Mike Moustakas — who told me he was going to go through or over the left-handed shifts he sees — got another hit to the opposite field in Sunday’s game. Do that often enough, and the opposing team will quit shifting.

The Royals stole bases successfully every time they ran on an off-speed pitch. The one time they got caught was when Alcides Escobar tried to steal third on a fastball. It’s only a few miles per hour, but picking the right pitch makes a difference. Look for breaking pitches when the pitcher is ahead in the count. That might be a good time to swipe a bag.

Eric Hosmer might have been drawing the throw away from home plate — Alex Gordon was scoring — when he got caught between bases. If not, Eric screwed up. Hosmer broke for second once he saw the throw go over the cut-off man, but the throw was short, and Yankees catcher Brian McCann came forward to catch the ball. That meant McCann had a short throw to second base, and Hosmer was trapped.

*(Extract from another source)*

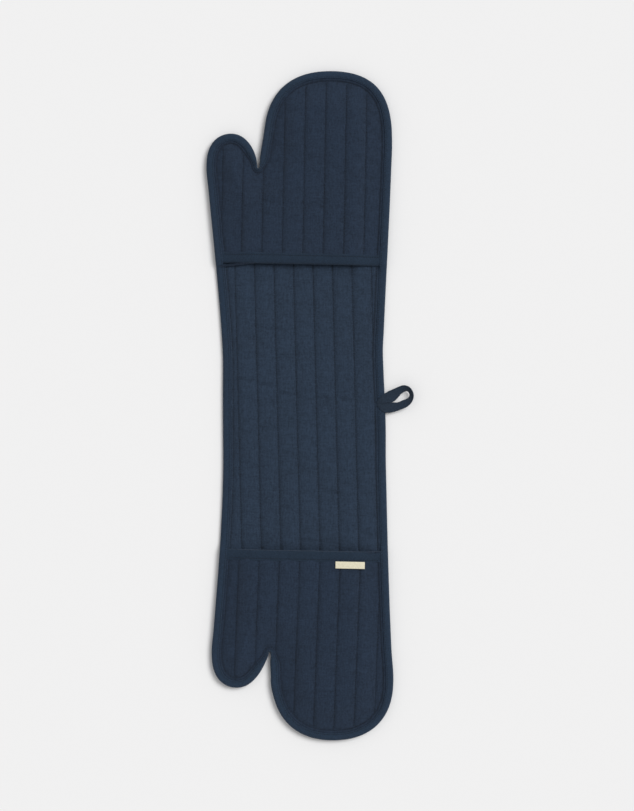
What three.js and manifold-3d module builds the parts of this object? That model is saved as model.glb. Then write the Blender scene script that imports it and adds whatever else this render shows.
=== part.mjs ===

McCann just misses a home run

McCann narrowly missed a three-run home run when Ventura threw him a change-up in the third inning. McCann pulled the 88-mph pitch toward the right-field foul pole just 314 feet away.

The ball went foul.

Just like in Boston’s Fenway Park, pitchers in Yankee Stadium have to be extremely careful when they throw off-speed pitches to left-handed hitters. It won’t take much to get the ball out of the park when right field is so close.

Ventura got McCann out when the Yankees catcher put a 97-mph fastball in play. That velocity kept the ball in the middle of the field, and Jarrod Dyson ran it down.